While the number of biographies in the catalogues is soaring, the number of copies they sell is no longer the major part of some publishers' thinking. At least two firms have established themselves in recent years through the device of paying their authors nothing at all, selling the book to the tabloids and sharing the serialisation proceeds. Their books are easy to spot: gangsters' memories; anonymous soldiers' accounts of their exploits; the private lives of boxers. Their authors are little more than glorified tabloid feature writers, producing similar material and eventually occupying the same newspaper pages.

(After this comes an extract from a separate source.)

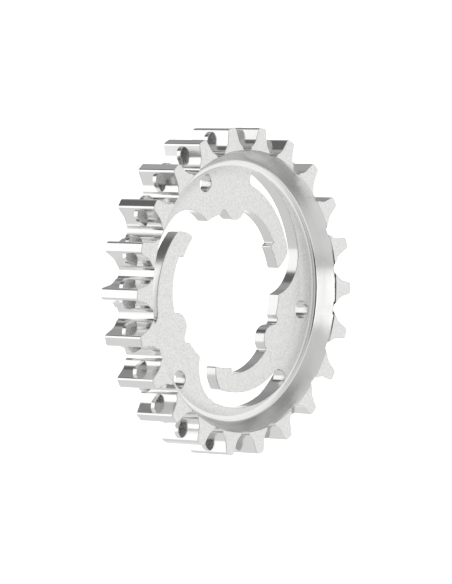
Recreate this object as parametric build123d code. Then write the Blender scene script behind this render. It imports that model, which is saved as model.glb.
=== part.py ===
"""One-piece belt drive sprocket for a three-lug hub driver: a toothed ring with a centre fin, a
thin recessed plate inside it, and three hooked spring arms cut in the plate. Lengths are in
millimetres and angles in degrees. The sprocket lies on its back face, with +Z along its axis and
its origin at the centre of that face."""

import os
from math import asin, cos, pi, radians, sin, tan

from build123d import *

# Tooth ring
belt_pitch = 11.0
tooth_count = 22
first_tooth_angle = -0.65
tooth_width = 10.9
tip_inset = 0.815  # from the belt's pitch circle in to the tips
tip_width = 2.49
tip_rounding = 0.7
gap_depth = 5.0
flank_angle = 21.0

# Centre fin, between the teeth at half their width
fin_thickness = 1.3
fin_inset = 0.65
fin_shoulder_rounding = 2.0

# Relief slot, in the bottom of each tooth gap and through the fin
relief_slot_width = 2.95
relief_slot_depth = 0.62
relief_slot_bevel = 0.6
relief_slot_draft = 3.0

# Inside of the ring
ring_wall = 0.7
ring_edge_chamfer = 0.4
recess_wall_run = 1.95
recess_lip_width = 1.3
recess_lip_height = 0.8
lip_bevel_width = 1.9
back_recess_inset = 1.6

# Plate
plate_depth = 5.2
plate_thickness = 3.0

# Hub seat: the circle that the driver's lugs turn in, with a lobe and a notch at each arm's root
seat_radius = 17.75
lobe_radius = 3.3
lobe_height = 1.45
lobe_angle = 83.2
notch_radius = 1.15
notch_inset = 0.15
notch_angle = 95.7

# Spring arms: arc slots about an arm centre off the axis, each open at a round mouth
arm_count = 3
arm_centre_offset = 4.1
arm_centre_angle = 90.0
arm_root_width = 3.75
slot_width = 3.5
slot_end_angle = 67.1
mouth_radius = 9.0
mouth_angle = 11.8
mouth_span_before = 45.0
mouth_span_after = 15.0
arm_tip_radius = 6.8
arm_tip_offset = 0.4
arm_tip_angle = 36.5
arm_relief_inset = 3.1
arm_relief_offset = 4.95
arm_relief_angle = 56.6
arm_pad_end_angle = 33.5
outline_rounding = 0.45

# Extractor holes in the plate
hole_count = 3
hole_radius = 2.0
hole_inset = 2.55  # from the foot of the lip in to the hole's centre
hole_angle = -11.5

node_name = "sprocket"

pitch_angle = 360 / tooth_count
pitch_radius = tooth_count * belt_pitch / (2 * pi)
tip_radius = pitch_radius - tip_inset
gap_floor_radius = tip_radius - gap_depth
fin_radius = tip_radius - fin_inset
ring_inner_radius = gap_floor_radius - ring_wall
recess_floor_radius = ring_inner_radius - recess_wall_run
back_recess_radius = ring_inner_radius - back_recess_inset
lip_radius = recess_floor_radius - recess_lip_width
hole_circle_radius = lip_radius - hole_inset
plate_front = tooth_width - plate_depth
plate_back = plate_front - plate_thickness
lip_top = plate_front + recess_lip_height


def polar(radius, angle):
    """The point at a radius and angle in the plane of the plate."""
    return Vector(radius * cos(radians(angle)), radius * sin(radians(angle)))


def disc(radius, centre=Vector(0, 0)):
    """A round face about a centre."""
    return Pos(centre.X, centre.Y) * Circle(radius)


def wedge(start_angle, end_angle):
    """The part of the plate between two directions from the axis, less than half a turn apart."""
    reach = 2 * tip_radius
    directions = [start_angle, (start_angle + end_angle) / 2, end_angle]
    corners = [Vector(0, 0)] + [polar(reach, angle) for angle in directions]
    return make_face(Polyline(*corners, close=True))


def around(shape, count, first_angle=0):
    """Copies of a shape, evenly spaced round the axis."""
    return [Rot(0, 0, first_angle + index * 360 / count) * shape for index in range(count)]


def flared_channel(floor_x, half_width, slope_angle):
    """Outline about +X of a channel with a flat floor and straight walls that open outwards."""
    mouth_x = 2 * tip_radius - floor_x
    mouth_half_width = half_width + (mouth_x - floor_x) * tan(radians(slope_angle))
    return make_face(
        Polyline(
            (floor_x, half_width),
            (mouth_x, mouth_half_width),
            (mouth_x, -mouth_half_width),
            (floor_x, -half_width),
            close=True,
        )
    )


def tooth_gap():
    """Outline about +X of one gap between teeth: a round floor that runs into the straight flanks."""
    slope = radians(flank_angle)
    corner_angle = radians(pitch_angle / 2) - asin(tip_width / 2 / tip_radius)
    corner = Vector(tip_radius * cos(corner_angle), tip_radius * sin(corner_angle))
    mouth_half_width = corner.Y + (tip_radius - corner.X) * tan(slope)
    floor_rounding = (mouth_half_width * cos(slope) - gap_depth * sin(slope)) / (1 - sin(slope))
    flanks = flared_channel(
        gap_floor_radius + floor_rounding * (1 - sin(slope)), floor_rounding * cos(slope), flank_angle
    )
    return flanks + disc(floor_rounding, Vector(gap_floor_radius + floor_rounding, 0))


def toothed_face():
    """Outline of the teeth, filled in to the axis."""
    teeth = disc(tip_radius) - around(tooth_gap(), tooth_count, first_tooth_angle + pitch_angle / 2)
    tip_corners = teeth.vertices().filter_by(lambda corner: Vector(corner.X, corner.Y).length > fin_radius)
    return fillet(tip_corners, tip_rounding)


def relief_slot():
    """Outline about +X of a relief slot: a floor with bevelled corners between the drafted walls."""
    half_width = relief_slot_width / 2
    floor_x = gap_floor_radius - relief_slot_depth
    wall_x = floor_x + relief_slot_bevel
    walls = flared_channel(wall_x, half_width, relief_slot_draft)
    corners = [(floor_x, half_width - relief_slot_bevel), (wall_x, half_width)]
    mirrored = [(x, -y) for x, y in reversed(corners)]
    return walls + make_face(Polyline(*corners, *mirrored, close=True))


def fin_block():
    """Outline about +X of the fin on one tooth: flat on top, with a round shoulder at each relief slot."""
    half_pitch = pitch_angle / 2
    half_width = fin_radius * tan(radians(half_pitch))
    sector = make_face(Polyline((0, 0), (fin_radius, -half_width), (fin_radius, half_width), close=True))
    block = sector - [Rot(0, 0, side * half_pitch) * relief_slot() for side in (-1, 1)]
    return fillet(block.vertices().group_by(Axis.X)[-1], fin_shoulder_rounding)


def ring_section():
    """Half section of the turned inside: the ring's walls, the lip and the plate."""
    outline = Polyline(
        (0, plate_front),
        (0, plate_back),
        (back_recess_radius, plate_back),
        (back_recess_radius, 0),
        (tip_radius, 0),
        (tip_radius, tooth_width),
        (ring_inner_radius + ring_edge_chamfer, tooth_width),
        (ring_inner_radius, tooth_width - ring_edge_chamfer),
        (recess_floor_radius, lip_top),
        (lip_radius, lip_top),
        (lip_radius - lip_bevel_width, plate_front),
        close=True,
    )
    return make_face(Plane.XZ * outline)


def hub_seat():
    """Outline of the hub seat, with the relief inside each arm, the notch and the lobe."""
    relief = disc(seat_radius - arm_relief_inset, polar(arm_relief_offset, arm_relief_angle))
    relief &= wedge(arm_pad_end_angle, lobe_angle)
    notch = disc(notch_radius, polar(seat_radius - notch_inset, notch_angle))
    lobe = disc(lobe_radius, polar(seat_radius - lobe_height + lobe_radius, lobe_angle))
    seat = disc(seat_radius) + around(relief, arm_count) + around(notch, arm_count)
    return seat - around(lobe, arm_count)


def arm_slot():
    """Outline of the slot outside one arm, and of the mouth past the arm's tip."""
    arm_centre = polar(arm_centre_offset, arm_centre_angle)
    inner_radius = seat_radius + arm_root_width
    outer_radius = inner_radius + slot_width
    end = arm_centre + polar(inner_radius + slot_width / 2, slot_end_angle)
    band = disc(outer_radius, arm_centre) - disc(inner_radius, arm_centre)
    swept = [arm_centre + polar(2 * outer_radius, angle) for angle in (slot_end_angle, mouth_angle)]
    band &= make_face(Polyline(arm_centre, *swept, close=True))
    tip = disc(arm_tip_radius, polar(seat_radius + arm_tip_offset, arm_tip_angle))
    tip &= disc(inner_radius, arm_centre)
    mouth = disc(mouth_radius, arm_centre + polar(outer_radius - mouth_radius, mouth_angle))
    mouth &= wedge(mouth_angle - mouth_span_before, mouth_angle + mouth_span_after)
    return band + disc(slot_width / 2, end) + (mouth - tip)


def plate_opening():
    """Outline of everything cut through the plate's middle, with its corners rounded."""
    opening = hub_seat() + around(arm_slot(), arm_count)
    opening = offset(opening, outline_rounding)
    opening = offset(opening, -2 * outline_rounding)
    return offset(opening, outline_rounding)


def sprocket():
    """The whole sprocket."""
    blank = revolve(ring_section(), Axis.Z)
    teeth = extrude(toothed_face(), tooth_width)
    fin = Pos(0, 0, (tooth_width - fin_thickness) / 2) * extrude(fin_block(), fin_thickness)
    body = blank & (teeth + around(fin, tooth_count, first_tooth_angle))
    first_gap_angle = first_tooth_angle + pitch_angle / 2
    body -= around(extrude(relief_slot(), tooth_width), tooth_count, first_gap_angle)
    body -= extrude(plate_opening(), tooth_width)
    hole = Pos(*polar(hole_circle_radius, hole_angle)) * Cylinder(hole_radius, 3 * tooth_width)
    return body - around(hole, hole_count)


os.makedirs("parts", exist_ok=True)
export_step(sprocket(), f"parts/{node_name}.step")
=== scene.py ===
"""Belt drive sprocket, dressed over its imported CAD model.

The sprocket lies on its back face on a plain pale floor, in a light tent whose bright and dark cards its
metal mirrors, and the camera looks down on it at the photograph's viewing angle. Lengths are in metres
and angles in degrees, unless a docstring says otherwise.
"""

import logging
import math
from collections.abc import Callable
from dataclasses import dataclass
from enum import Enum

import bmesh
import bpy
from mathutils import Matrix, Vector


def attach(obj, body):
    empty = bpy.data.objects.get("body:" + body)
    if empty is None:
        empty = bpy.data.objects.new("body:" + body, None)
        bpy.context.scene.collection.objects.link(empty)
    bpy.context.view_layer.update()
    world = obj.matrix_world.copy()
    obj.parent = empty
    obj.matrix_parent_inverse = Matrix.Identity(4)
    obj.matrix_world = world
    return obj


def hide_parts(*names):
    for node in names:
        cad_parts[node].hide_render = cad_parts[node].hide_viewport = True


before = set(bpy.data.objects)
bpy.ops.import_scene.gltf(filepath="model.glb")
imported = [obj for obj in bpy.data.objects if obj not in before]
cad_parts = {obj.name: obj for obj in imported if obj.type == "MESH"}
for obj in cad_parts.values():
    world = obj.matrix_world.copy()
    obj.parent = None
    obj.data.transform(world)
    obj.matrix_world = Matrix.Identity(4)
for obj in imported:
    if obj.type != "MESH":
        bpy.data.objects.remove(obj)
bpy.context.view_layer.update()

logging.basicConfig(level=logging.INFO, format="%(message)s")
log = logging.getLogger("sprocket_scene")

Socket = bpy.types.NodeSocket
Edge = bmesh.types.BMEdge
Colour = tuple[float, float, float]

MM = 0.001
MICRON = 0.000001
NODE_NAME = "sprocket"


class Region(Enum):
    """The kinds of surface on the sprocket, in the order of its material slots."""

    TOOTH_FACE = 0
    FLANK = 1
    FIN = 2
    RECESS_WALL = 3
    LIP = 4
    PLATE_FACE = 5
    CUT_WALL = 6
    BACK = 7


def grey(brightness: float) -> Colour:
    """A grey of one brightness."""
    return (brightness, brightness, brightness)


def select_only(piece: bpy.types.Object) -> None:
    """Select one object, make it active and deselect the rest.

    Args:
        piece: the object.
    """
    bpy.ops.object.select_all(action="DESELECT")
    piece.select_set(True)
    bpy.context.view_layer.objects.active = piece


def radius_of(point: Vector) -> float:
    """The distance of a point from the sprocket's axis."""
    return math.hypot(point.x, point.y)


def middle_of(edge: Edge) -> Vector:
    """The point halfway along an edge."""
    return (edge.verts[0].co + edge.verts[1].co) / 2


def uprightness(edge: Edge) -> float:
    """How upright an edge is, from 0 where it lies flat to 1 where it stands."""
    return abs((edge.verts[0].co - edge.verts[1].co).normalized().z)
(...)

Newspapers, especially tabloid ones, and publishers operate at a different pace. Give them a sniff of a story and they want it today. Tomorrow, they can just manage. Tell them it will take a year or two to research, and they will shrug and lose interest. Forget the full portrait: all they want is the extra-marital affairs and the serial bonking, and they want them now.

Even more rewarding than the tabloid extract is the TV tie-in. The success of Channel 4's Secret Lives series has created an appetite for picking apart legends, for giving them, in tabloid speak, a "right going over". For television, the biography is a dream. Researched by someone else, cheap and quick to shoot, with a few faces and library footage. Easy money.

After spending years in the shadow of novelists, the biographer has emerged as king of the publishing scene. In some cases, they sometimes seem to be bigger than their subjects. All the talk in the book world is of "the next Glendinning, the next Forster, the next Holroyd". Trollope, du Maurier and Shaw, their latest three subjects, barely rate a mention.

The way things are going, future generations will look back on this period and not have the lives of major novelists or playwrights to chronicle but biographers.